◆ **Written request**
What is needed is the run of lines from the one containing "for name, piece" through the one containing "bpy.data.objects.remove(obj)", echoed exactly, with both ends kept and nothing added.

◆ **Material to process**
════════════════════
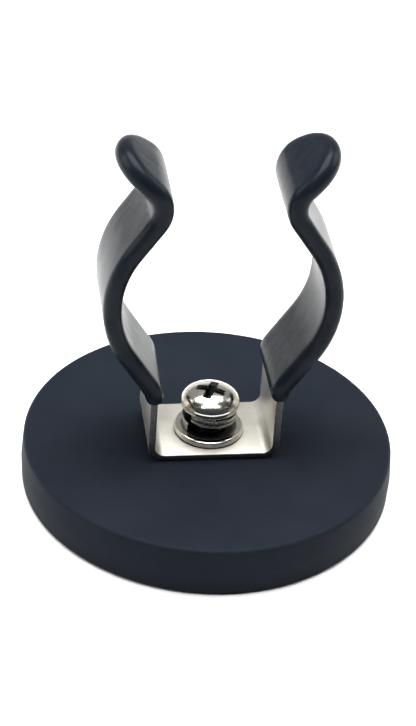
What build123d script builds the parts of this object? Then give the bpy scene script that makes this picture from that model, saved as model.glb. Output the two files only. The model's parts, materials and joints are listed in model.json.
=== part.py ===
from build123d import *
import os
from math import cos, radians, sin, tan

os.makedirs("parts", exist_ok=True)

# A rubber-coated disc magnet with a spring clip for a tube, held by one screw.
# Origin: centre of the disc's holding face. +Z up through the screw, +Y along the clipped tube.

# Holding disc, from the holding face up (mm)
disc_d = 43.0
face_skin = 0.6  # rubber under the magnets
magnet_t = 3.0
plate_t = 1.5
top_skin = 0.9  # rubber over the steel plate
disc_edge_r = 0.6
plate_margin = 2.0  # rubber round the plate's rim
magnet_d = 8.0
magnet_count = 8
magnet_circle_d = 26.0

# Threaded bush, closed at the bottom
thread_d = 4.0  # M4
thread_clearance = 0.05  # radial, screw in bush
bush_neck_d = 7.0
bush_flange_d = 11.0
bush_flange_t = 2.6
bush_floor = 0.8

# Clip strip
strip_w = 9.9
strip_t = 0.8
clip_outer_w = 15.0
bend_inner_r = 1.1
screw_hole_play = 0.5  # more than the thread, across
split_h = 8.3  # bare wall above the disc, up to the coated arms
knee_h = 0.25  # straight coated wall under the knee
knee_r = 2.5  # bends are given on the strip's centre line
leg_angle = 33.0  # from vertical, also where the grip arc starts
shoulder_angle = 34.0
lip_angle = 50.0
neck_r = 3.2
lip_len = 4.1

# Vinyl coating and the round grip that it lines
coat_t = 0.65
coat_rim_t = 0.45  # past the strip's edges and its lip
grip_r = 11.15  # on the coating
neck_gap = 12.2  # between the coated arms at their narrowest
coat_edge_r = 0.9

# Screw and its two captive washers
washer_d = 8.0
washer_t = 0.8
washer_bore_play = 0.3
spring_d = 6.3
spring_bore_play = 0.2
spring_section_h = 1.15
spring_free_h = 2.8
spring_turn = 350.0  # degrees of left-hand helix, the rest is the split
spring_end_angle = 211.0  # where its lower end stands, from +X
head_d = 6.8
head_rim_h = 0.45
head_dome_h = 1.6
head_edge_r = 0.15
screw_len = 6.0
screw_tip_chamfer = 0.4
recess_span = 3.7
recess_slot_w = 1.0
recess_depth = 1.5
recess_taper = 12.0
recess_angle = -25.0  # from +X

# Bores round the thread
screw_hole_d = thread_d + screw_hole_play
washer_bore_d = thread_d + washer_bore_play
spring_bore_d = thread_d + spring_bore_play

# Levels
magnet_z = face_skin
plate_z = magnet_z + magnet_t
plate_top = plate_z + plate_t
disc_t = plate_top + top_skin
bush_z = plate_z - bush_flange_t
strip_top = disc_t + strip_t
washer_top = strip_top + washer_t
head_z = washer_top + spring_free_h
split_z = disc_t + split_h
knee_z = split_z + knee_h

# Strip centre line, right half: wall, knee, leg, grip arc, shoulder, neck, lip
half_t = strip_t / 2
wall_x = clip_outer_w / 2 - half_t
bend_r = bend_inner_r + half_t
arc_r = grip_r + coat_t + half_t
neck_x = neck_gap / 2 + coat_t + half_t
leg_a = radians(leg_angle)
shoulder_a = radians(shoulder_angle)
knee_run = knee_r * tan(leg_a / 2)
leg_run = (arc_r * cos(leg_a) - wall_x) / sin(leg_a)
grip_z = knee_z + knee_run + leg_run * cos(leg_a) + arc_r * sin(leg_a)
shoulder_run = (arc_r * cos(shoulder_a) - neck_r * (1 - cos(shoulder_a)) - neck_x) / sin(shoulder_a)

with BuildLine() as base_line:
    flat = Line((0, disc_t + half_t), (wall_x - bend_r, disc_t + half_t))
    corner = JernArc(flat @ 1, flat % 1, bend_r, 90)
    Line(corner @ 1, (wall_x, split_z))

with BuildLine() as arm_line:
    wall = Line((wall_x, split_z), (wall_x, knee_z))
    knee = JernArc(wall @ 1, wall % 1, knee_r, -leg_angle)
    leg = PolarLine(knee @ 1, leg_run - knee_run, direction=knee % 1)
    grip = JernArc(leg @ 1, leg % 1, arc_r, leg_angle + shoulder_angle)
    shoulder = PolarLine(grip @ 1, shoulder_run, direction=grip % 1)
    neck = JernArc(shoulder @ 1, shoulder % 1, neck_r, -shoulder_angle - lip_angle)
    lip = PolarLine(neck @ 1, lip_len, direction=neck % 1)

lip_end = lip @ 1
lip_dir = lip % 1
outline_reach = 2 * (grip_z + arc_r)  # longer than the arm, whichever way it lies


def strip_outline(end_past, width):
    """The strip seen square to its lip: straight sides and one half-round end, end_past the lip."""
    tip = lip_end + lip_dir * end_past
    lip_plane = Plane(
        origin=(tip.X, 0, tip.Y),
        x_dir=(lip_dir.X, 0, lip_dir.Y),
        z_dir=(-lip_dir.Y, 0, lip_dir.X),
    )
    with BuildSketch(lip_plane) as outline:
        with Locations((-outline_reach / 2, 0)):
            SlotOverall(outline_reach, width)
    return outline.sketch


# Rubber-coated disc

with BuildPart() as backing_plate:
    with BuildSketch(Plane.XY.offset(plate_z)):
        Circle(disc_d / 2 - plate_margin)
        Circle(bush_neck_d / 2, mode=Mode.SUBTRACT)
    extrude(amount=plate_t)

with BuildPart() as threaded_bush:
    with BuildSketch(Plane.XY.offset(bush_z)):
        Circle(bush_flange_d / 2)
    extrude(amount=bush_flange_t)
    with BuildSketch(Plane.XY.offset(plate_z)):
        Circle(bush_neck_d / 2)
    extrude(amount=disc_t - plate_z)
    with BuildSketch(Plane.XY.offset(bush_z + bush_floor)):
        Circle(thread_d / 2 + thread_clearance)
    extrude(amount=disc_t - bush_z - bush_floor, mode=Mode.SUBTRACT)

with BuildPart() as rubber_jacket:
    with BuildSketch():
        Circle(disc_d / 2)
    extrude(amount=disc_t)
    fillet(rubber_jacket.edges(), disc_edge_r)
    with BuildSketch(Plane.XY.offset(plate_z)):
        Circle(disc_d / 2 - plate_margin)
    extrude(amount=plate_t, mode=Mode.SUBTRACT)
    with BuildSketch(Plane.XY.offset(magnet_z)):
        with PolarLocations(magnet_circle_d / 2, magnet_count):
            Circle(magnet_d / 2)
    extrude(amount=magnet_t, mode=Mode.SUBTRACT)
    with BuildSketch(Plane.XY.offset(bush_z)):
        Circle(bush_flange_d / 2)
    extrude(amount=bush_flange_t, mode=Mode.SUBTRACT)
    with BuildSketch(Plane.XY.offset(plate_top)):
        Circle(bush_neck_d / 2)
    extrude(amount=top_skin, mode=Mode.SUBTRACT)

magnets = []
for seat in PolarLocations(magnet_circle_d / 2, magnet_count):
    with BuildPart() as magnet:
        with BuildSketch(Plane.XY.offset(magnet_z)):
            with Locations(seat):
                Circle(magnet_d / 2)
        extrude(amount=magnet_t)
    magnets.append(magnet.part)

# Spring clip: the bare base with its two walls, and the arms above the split

with BuildPart() as clip_base:
    with BuildSketch(Plane.XZ):
        trace(base_line.line, line_width=strip_t)
        mirror(about=Plane.YZ)
    extrude(amount=strip_w / 2, both=True)
    with BuildSketch(Plane.XY.offset(disc_t)):
        Circle(screw_hole_d / 2)
    extrude(amount=strip_t, mode=Mode.SUBTRACT)

with BuildPart() as right_arm:
    with BuildSketch(Plane.XZ):
        trace(arm_line.line, line_width=strip_t)
    extrude(amount=strip_w, both=True)
    extrude(strip_outline(0, strip_w), amount=outline_reach, both=True, mode=Mode.INTERSECT)

with BuildPart() as right_arm_sleeve:
    with BuildLine() as coat_line:
        add(arm_line.line)
        PolarLine(lip_end, coat_rim_t, direction=lip_dir)
    with BuildSketch(Plane.XZ):
        trace(coat_line.line, line_width=strip_t + 2 * coat_t)
    extrude(amount=strip_w, both=True)
    coat_outline = strip_outline(coat_rim_t, strip_w + 2 * coat_rim_t)
    extrude(coat_outline, amount=outline_reach, both=True, mode=Mode.INTERSECT)
    rims = right_arm_sleeve.edges().filter_by(Axis.Y, reverse=True)
    fillet(rims.filter_by_position(Axis.Z, split_z + coat_t, lip_end.Y + disc_d), coat_edge_r)
    add(right_arm.part, mode=Mode.SUBTRACT)

with BuildPart() as left_arm:
    mirror(right_arm.part, about=Plane.YZ)

with BuildPart() as left_arm_sleeve:
    mirror(right_arm_sleeve.part, about=Plane.YZ)

# Pan head screw with its washers

with BuildPart() as flat_washer:
    with BuildSketch(Plane.XY.offset(strip_top)):
        Circle(washer_d / 2)
        Circle(washer_bore_d / 2, mode=Mode.SUBTRACT)
    extrude(amount=washer_t)

spring_pitch = (spring_free_h - spring_section_h) * 360 / spring_turn
spring_mean_r = (spring_d + spring_bore_d) / 4

with BuildPart() as spring_coil:
    with BuildLine():
        coil = Helix(
            pitch=spring_pitch,
            height=spring_pitch * spring_turn / 360,
            radius=spring_mean_r,
            center=(0, 0, washer_top + spring_section_h / 2),
            lefthand=True,
        )
    with BuildSketch(Plane(origin=coil @ 0, x_dir=(1, 0, 0), z_dir=(0, 1, 0))):
        Rectangle((spring_d - spring_bore_d) / 2, spring_section_h)
    sweep(path=coil, is_frenet=True)

with BuildPart() as spring_washer:
    add(spring_coil.part, rotation=(0, 0, spring_end_angle))

with BuildPart() as pan_head_screw:
    with BuildSketch(Plane.XY.offset(head_z - screw_len)):
        Circle(thread_d / 2)
    extrude(amount=screw_len)
    tip_edge = pan_head_screw.edges().sort_by(Axis.Z)[0]
    chamfer(tip_edge, screw_tip_chamfer)
    with BuildSketch(Plane.XZ):
        with BuildLine():
            rim_z = head_z + head_rim_h
            crown_z = rim_z + head_dome_h
            Polyline((0, crown_z), (0, head_z), (head_d / 2, head_z), (head_d / 2, rim_z))
            EllipticalCenterArc((0, rim_z), head_d / 2, head_dome_h, start_angle=0, arc_size=90)
        make_face()
    revolve(axis=Axis.Z)
    head_rim = pan_head_screw.edges().filter_by(GeomType.CIRCLE).group_by(SortBy.RADIUS)[-1].sort_by(Axis.Z)[0]
    fillet(head_rim, head_edge_r)
    with BuildSketch(Plane.XY.offset(crown_z)):
        Rectangle(recess_span, recess_slot_w, rotation=recess_angle)
        Rectangle(recess_slot_w, recess_span, rotation=recess_angle)
    extrude(amount=-recess_depth, taper=recess_taper, mode=Mode.SUBTRACT)

pieces = {
    "backing_plate": backing_plate.part,
    "threaded_bush": threaded_bush.part,
    "rubber_jacket": rubber_jacket.part,
    "clip_base": clip_base.part,
    "right_arm": right_arm.part,
    "right_arm_sleeve": right_arm_sleeve.part,
    "left_arm": left_arm.part,
    "left_arm_sleeve": left_arm_sleeve.part,
    "flat_washer": flat_washer.part,
    "spring_washer": spring_washer.part,
    "pan_head_screw": pan_head_screw.part,
}
for number, piece in enumerate(magnets, start=1):
    pieces[f"neodymium_magnet_{number}"] = piece

for name, piece in pieces.items():
    piece.label = name
    export_step(piece, f"parts/{name}.step")

print("mouth", neck_gap, "grip", 2 * grip_r, "grip z", round(grip_z, 2), "lip end", lip_end)
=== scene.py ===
import json
import math

import bmesh
import bpy
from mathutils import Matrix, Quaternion, Vector


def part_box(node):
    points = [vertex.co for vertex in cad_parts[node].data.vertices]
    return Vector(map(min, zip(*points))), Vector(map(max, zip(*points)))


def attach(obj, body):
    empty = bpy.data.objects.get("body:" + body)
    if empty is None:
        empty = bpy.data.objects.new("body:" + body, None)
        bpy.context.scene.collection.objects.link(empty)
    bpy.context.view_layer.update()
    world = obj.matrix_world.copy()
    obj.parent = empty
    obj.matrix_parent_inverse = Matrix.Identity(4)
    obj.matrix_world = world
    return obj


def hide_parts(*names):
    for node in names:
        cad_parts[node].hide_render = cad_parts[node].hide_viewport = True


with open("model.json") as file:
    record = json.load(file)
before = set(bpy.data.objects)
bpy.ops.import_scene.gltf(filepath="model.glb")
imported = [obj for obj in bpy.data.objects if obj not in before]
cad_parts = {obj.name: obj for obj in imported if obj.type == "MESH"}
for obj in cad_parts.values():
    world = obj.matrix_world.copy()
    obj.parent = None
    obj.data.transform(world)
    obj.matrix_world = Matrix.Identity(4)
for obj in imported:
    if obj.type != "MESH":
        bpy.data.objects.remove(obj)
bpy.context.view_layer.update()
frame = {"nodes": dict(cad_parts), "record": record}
mm = 0.001
print("frame: the magnet, its clip and the screw are loaded")

# what the CAD says: everything below is placed from these
discLow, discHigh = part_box("rubber_jacket")
plateLow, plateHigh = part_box("backing_plate")
bushLow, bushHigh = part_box("threaded_bush")
magnetLow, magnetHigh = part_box("neodymium_magnet_1")
baseLow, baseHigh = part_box("clip_base")
washerLow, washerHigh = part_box("flat_washer")
springLow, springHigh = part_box("spring_washer")
screwLow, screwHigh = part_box("pan_head_screw")
gripMount = [m for m in frame["record"]["mounts"] if m["name"] == "tube_grip"][0]
magnetNodes = ["neodymium_magnet_%d" % k for k in range(1, 9)]


class Socket:
    # an output that can be added, multiplied and so on: each sign adds a Math node
    def __init__(self, tree, out):
        self.tree, self.out = tree, out

    def maths(self, operation, *values):
        return self.tree.maths(operation, *values)

    def __add__(self, other):
        return self.maths("ADD", self, other)

    __radd__ = __add__

    def __sub__(self, other):
        return self.maths("SUBTRACT", self, other)

    def __rsub__(self, other):
        return self.maths("SUBTRACT", other, self)

    def __mul__(self, other):
        return self.maths("MULTIPLY", self, other)

    __rmul__ = __mul__

    def __truediv__(self, other):
        return self.maths("DIVIDE", self, other)

    def __rtruediv__(self, other):
        return self.maths("DIVIDE", other, self)

    def __pow__(self, other):
        return self.maths("POWER", self, other)

    def __gt__(self, other):
        return self.maths("GREATER_THAN", self, other)

    def __lt__(self, other):
        return self.maths("LESS_THAN", self, other)

    def __abs__(self):
        return self.maths("ABSOLUTE", self)


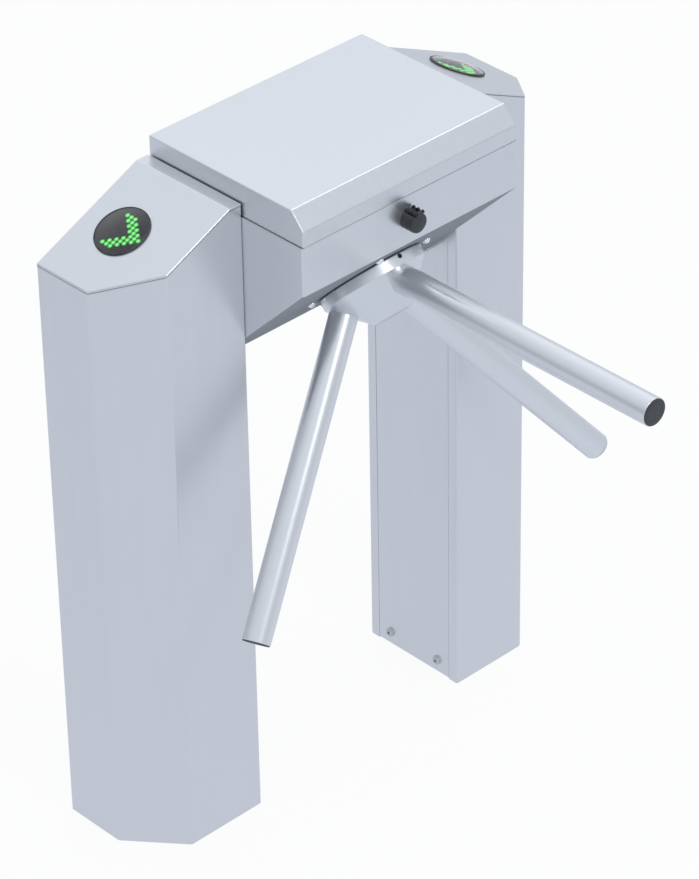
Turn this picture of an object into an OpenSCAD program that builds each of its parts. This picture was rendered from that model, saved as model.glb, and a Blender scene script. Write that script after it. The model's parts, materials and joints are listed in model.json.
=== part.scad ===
// Waist-high tripod turnstile: two sheet-metal legs, a bridge housing and a three-armed rotor.
// Origin on the floor, midway between the legs and at the middle of their depth. Millimetres.
// X runs along the bridge, -Y is the side the arms reach into, Z is up.
// The rotor shaft leans forward and down, so that the uppermost arm lies level.

/* [Legs] */
// Clear length of the bridge between the two legs
bridge_l = 394; // [380:2:460]
// Width of each leg along the bridge
leg_w = 200; // [190:1:225]
// Depth of each leg from front to back
leg_d = 181; // [176:1:195]
// Height of a leg beside the housing
leg_inner_h = 992; // [880:2:1100]
// Fall of the cap from the housing to the leg's outer face
cap_fall = 82; // [60:1:100]
// Level strip of the cap beside the housing
cap_flat_w = 21; // [15:1:30]
// Cut corner of the leg, along the bridge
corner_x = 67; // [55:1:75]
// Cut corner of the leg, front to back
corner_y = 80; // [65:1:90]
// Depth of the cap's edge below its top face
cap_skirt_h = 3; // [2.5:0.5:16]
// Open joint between the leg and its cap
cap_joint = 1.2; // [0.8:0.1:2]
// Thickness of every folded sheet
sheet_t = 2; // [1.5:0.25:2.5]
// Thickness of the floor plate inside each leg
base_t = 8; // [6:1:12]

/* [Floor anchors] */
// Diameter of an anchor hole
anchor_d = 14; // [10:0.5:18]
// Distance from the leg's inner face to the first row of anchors
anchor_x = 45; // [40:1:55]
// Spacing of the anchors along the bridge
anchor_sx = 85; // [70:1:90]
// Spacing of the anchors front to back
anchor_sy = 120; // [100:1:124]
// Diameter of the cable entry in each floor plate
cable_entry_d = 50; // [30:1:55]

/* [Service panels] */
// Strip of leg left on each side of a service panel
panel_margin = 17.5; // [16:0.5:22]
// Open joint round a service panel
panel_gap = 1; // [0.6:0.1:1.5]
// Height of the panel's lower edge above the floor
panel_foot = 2; // [1:0.5:4]
// Height of the panel bolts above the floor
panel_bolt_z = 22; // [20:1:26]
// Spacing of the two panel bolts
panel_bolt_s = 98; // [80:1:104]
// Diameter of a panel bolt's head
panel_bolt_head_d = 11; // [9:0.5:12]

/* [Housing] */
// Depth of the housing and lid from front to back
housing_d = 295; // [289:1:305]
// Depth of the housing's upper edge below the tops of the legs
seam_drop = 21; // [17:0.5:25]
// Height of the housing's front face
front_h = 73; // [67:1:80]
// Height of the slanting underside, equal to its depth
slope_drop = 173; // [168:1:180]
// Height of the lid above the housing's upper edge
lid_h = 49; // [42:1:59]
// Open joint between the housing and the lid
seam_gap = 1.2; // [0.8:0.1:2]
// Open joint between the lid's ends and the legs
lid_gap = 2; // [1.5:0.25:3]
// Bevel along the lid's front edge, measured back
bevel_back = 22; // [15:1:30]
// Bevel along the lid's front edge, measured down
bevel_drop = 25; // [18:1:30]
// Height of the folded rim that the lid closes over
rim_h = 6; // [4:0.5:9]
// Clearance between that rim and the lid
rim_gap = 0.6; // [0.5:0.1:1]

/* [Lid hinges] */
// Length of one hinge
hinge_l = 60; // [45:1:80]
// Distance of each hinge from the middle of the lid
hinge_x = 120; // [90:1:135]
// Diameter of the hinge barrel
barrel_d = 9; // [8:0.5:11]
// Diameter of the hinge pin
hinge_pin_d = 4; // [3:0.25:5]
// Height of a hinge leaf
leaf_h = 28; // [22:1:34]
// Thickness of a hinge leaf
leaf_t = 2; // [1.5:0.25:2.5]

/* [Rotor] */
// Distance of the hub's centre from the front lower edge, measured down and back
hub_drop = 83; // [80:1:86]
// Radius of the hub's cylindrical band
hub_r = 78; // [77:0.5:80]
// Height of that band above the housing
hub_band_h = 17; // [14:1:19]
// Height of the hub's flat end above the housing
hub_h = 67; // [62:1:72]
// Running gap between the hub and the housing
hub_gap = 1.5; // [0.8:0.1:2]
// Depth behind the housing's surface at which the arms' centre lines meet
arm_meet = 25; // [23:1:27]
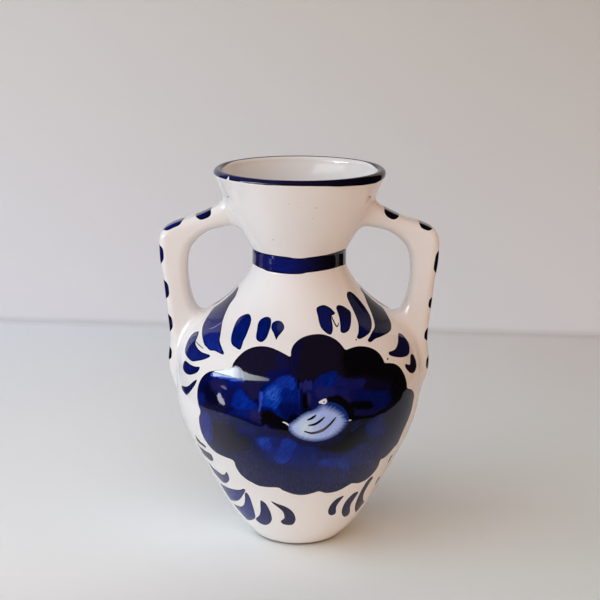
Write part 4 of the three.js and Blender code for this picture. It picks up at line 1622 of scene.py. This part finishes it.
footStrokes = {
    "sliverOne": [
        (195.5, 435), (197.5, 438), (200.5, 441.5), (204, 444.5), (206, 446.5), (205.5, 447.8),
        (202.5, 445.8), (199, 443), (196.5, 439.5)],
    "sliverTwo": [
        (197.5, 443.5), (200, 446.5), (205, 450.5), (209.5, 453.2), (211.5, 455), (213.3, 460),
        (211, 460.8), (208, 458.5), (203.5, 454), (200, 449.5)],
    "commaA": [
        (203, 457.5), (205, 458.5), (209, 463), (213, 467.5), (218.5, 472), (222.5, 474.5), (225, 474),
        (225.6, 472.2), (226.8, 472.3), (228.5, 475.5), (229.3, 479.5), (228, 482), (225.5, 483),
        (222, 481.5), (218, 477), (213, 471.5), (208.5, 466.5), (205, 461.5)],
    "commaB": [
        (210, 471.5), (213, 476), (218, 481), (223, 485), (229, 488), (235, 489.5), (240, 489.8),
        (243, 488.8), (245, 489.3), (245, 491.5), (243.5, 494), (241, 498), (238.5, 500.3), (234, 500.8),
        (229, 499), (224, 495), (219.5, 490), (215.5, 483.5), (212, 477)],
    "commaC": [
        (230, 502), (232, 502.8), (236, 505), (239.5, 506.3), (242.5, 506), (244.5, 503), (245, 498),
        (244.8, 494), (246, 492.3), (248, 494), (250.5, 499), (252.5, 505), (254.5, 512), (255.3, 517),
        (253.5, 519.3), (250, 520.2), (246, 519), (241.5, 515.5), (237.5, 511.5), (233, 506)],
    "commaD": [
        (260.5, 500.5), (262, 500.8), (265.5, 503.5), (268.5, 508), (271, 514), (271.8, 519), (270, 523),
        (266, 525), (261.5, 524), (257.5, 521.3), (255.8, 518.8), (257.5, 517), (259.5, 515),
        (260.5, 510.5), (260.3, 504)],
    "commaE": [
        (271, 501.5), (273, 501.8), (278, 504), (284, 506), (289.5, 509), (293.5, 513), (295.5, 518),
        (294.8, 522), (292.5, 524.5), (288, 525), (283, 524), (280.8, 521.5), (282, 520), (284, 518.5),
        (284.3, 516), (283, 512), (279.5, 508.5), (275, 505)],
    "commaF": [
        (343.5, 495.7), (343.3, 497), (340.5, 500.5), (337.5, 504.5), (336, 508), (336, 511.5), (335, 514),
        (331.5, 515.3), (328.7, 514), (328.2, 510.5), (330, 506), (333.5, 501.5), (338, 498)],
    "commaG": [
        (358, 491.5), (357.5, 494), (354.5, 498.5), (351.5, 503), (350, 507.5), (349.8, 512), (348, 515.2),
        (344.5, 516.8), (342.3, 515), (341.7, 511.5), (343, 506.5), (346, 501), (350, 496.5), (354, 493)],
    "commaH": [
        (373, 476.5), (372.5, 478.5), (369, 484), (365.5, 490), (363.5, 495), (363.3, 500), (364.8, 503),
        (363, 506.5), (360, 511), (357.5, 512.7), (355.3, 511.5), (355, 507), (356.5, 501), (359.5, 494),
        (363, 487.5), (367.5, 480.5), (371, 477)],
    "sliverThree": [
        (380.3, 476.5), (379.5, 480), (377, 485.5), (375, 488.5), (374.8, 486), (376.5, 481),
        (378.5, 477.5)],
    "sliverFour": [
        (392.5, 455), (390.8, 460), (388.3, 467), (387, 468.5), (387.5, 464), (389.5, 458.5),
        (391.5, 455.5)],
}


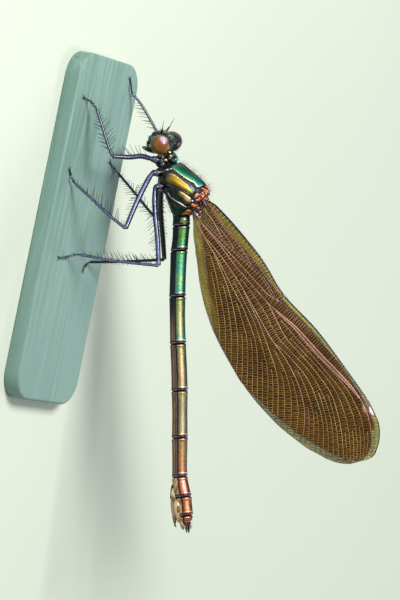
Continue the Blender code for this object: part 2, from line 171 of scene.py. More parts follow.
════════════════════
◆ **Response below**
for name, piece in pieces.items():
    piece.label = name
    export_step(piece, f"parts/{name}.step")

print("mouth", neck_gap, "grip", 2 * grip_r, "grip z", round(grip_z, 2), "lip end", lip_end)
=== scene.py ===
import json
import math

import bmesh
import bpy
from mathutils import Matrix, Quaternion, Vector


def part_box(node):
    points = [vertex.co for vertex in cad_parts[node].data.vertices]
    return Vector(map(min, zip(*points))), Vector(map(max, zip(*points)))


def attach(obj, body):
    empty = bpy.data.objects.get("body:" + body)
    if empty is None:
        empty = bpy.data.objects.new("body:" + body, None)
        bpy.context.scene.collection.objects.link(empty)
    bpy.context.view_layer.update()
    world = obj.matrix_world.copy()
    obj.parent = empty
    obj.matrix_parent_inverse = Matrix.Identity(4)
    obj.matrix_world = world
    return obj


def hide_parts(*names):
    for node in names:
        cad_parts[node].hide_render = cad_parts[node].hide_viewport = True


with open("model.json") as file:
    record = json.load(file)
before = set(bpy.data.objects)
bpy.ops.import_scene.gltf(filepath="model.glb")
imported = [obj for obj in bpy.data.objects if obj not in before]
cad_parts = {obj.name: obj for obj in imported if obj.type == "MESH"}
for obj in cad_parts.values():
    world = obj.matrix_world.copy()
    obj.parent = None
    obj.data.transform(world)
    obj.matrix_world = Matrix.Identity(4)
for obj in imported:
    if obj.type != "MESH":
        bpy.data.objects.remove(obj)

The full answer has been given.